Figure 6. Transitional B cells are reduced in the non-memory B cell pool in humans as compared to mice

Mononuclear cells were isolated from adult mouse and human spleen, PB, and BM. Cells were stained for IgM, CD21, CD24, and in human samples for CD27, CD38 and CD19 as well. A-C, IgM+ B cells falling in lymphocyte light scatter were gated in mouse tissues. For human spleen, CD19+IgM+ cells falling in lymphocyte light scatter were gated. Human PB and BM were gated as described in Fig. 3. CD21/CD24 gates are as shown. D, of the IgM+ B cell pool with respect CD21/CD24 subsets gated as described in results to include CD27+ and CD27− MZ cells. E-F. Pie graphs showing the composition of the non-memory B cell pool with respect CD21/CD24 subsets.

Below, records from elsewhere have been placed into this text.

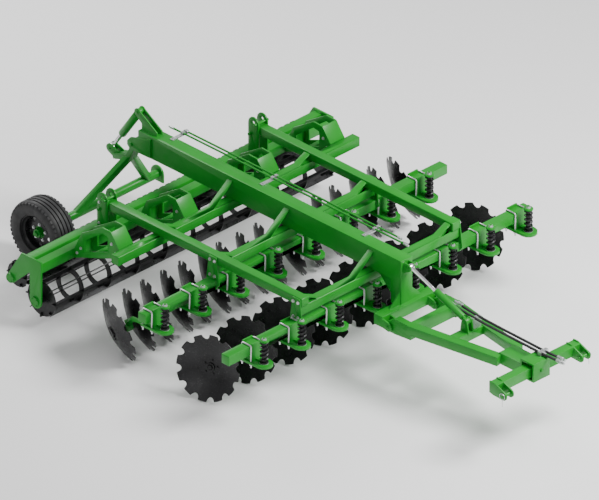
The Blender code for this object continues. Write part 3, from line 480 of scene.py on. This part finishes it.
def disc_blade():
    body = bmesh.new()
    rows = []
    for step in range(RIM_STEPS):
        angle = 2 * math.pi * step / RIM_STEPS
        rim = notched_radius(angle)
        row = []
        for ring in range(DISH_RINGS + 1):
            share = (ring - 1) / (DISH_RINGS - 1)
            radius = DISC_FLAT + (rim - DISC_FLAT) * share if ring else HUB_RADIUS * 0.5
            spot = (radius * math.cos(angle), radius * math.sin(angle), dish_height(radius))
            row.append(body.verts.new(spot))
        rows.append(row)
    for step in range(RIM_STEPS):
        first, second = rows[step], rows[(step + 1) % RIM_STEPS]
        for i in range(DISH_RINGS):
            body.faces.new((first[i], first[i + 1], second[i + 1], second[i]))
    mesh = mesh_from(body)

    def thicken(obj):
        wall = obj.modifiers.new("wall", "SOLIDIFY")
        wall.thickness = DISC_THICK
        wall.offset = 0

    return applied(mesh, thicken)


def bolt_ring(body, face, way, size):
    for number in range(HUB_BOLTS):
        angle = 2 * math.pi * number / HUB_BOLTS
        x, y = HUB_BOLT_CIRCLE * math.cos(angle), HUB_BOLT_CIRCLE * math.sin(angle)
        hex_bolt(body, (x, y, face), (0, 0, way), size)


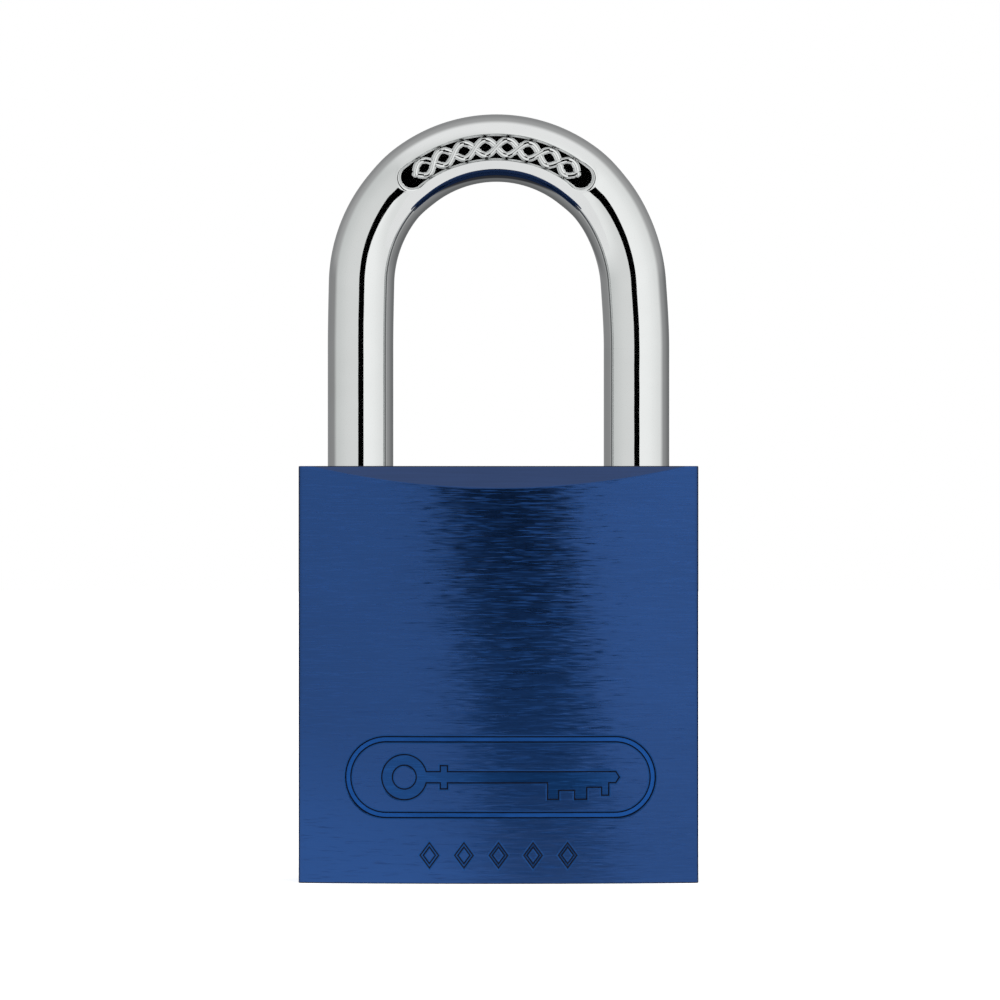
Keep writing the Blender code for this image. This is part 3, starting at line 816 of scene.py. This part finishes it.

G-I, Graphed are the mean ± SD of the percentages that each CD21/CD24 subset contributes to the IgM+ B cell pool in spleen and the non-memory B cell pool in PB and BM. Graphed are data from n=16 adult mouse spleen; n=6 adult mouse PB; n=9 adult mouse BM; n=4 adult human spleen; n= 33 adult human PB; and n= 11 adult human BM; Mice were adult male BALB/c and non-pregnant female C3H/HeN mice. Statistical differences between analogous subsets are shown as *p < .05; **p< .01; *** p < .001; and **** p< .0001.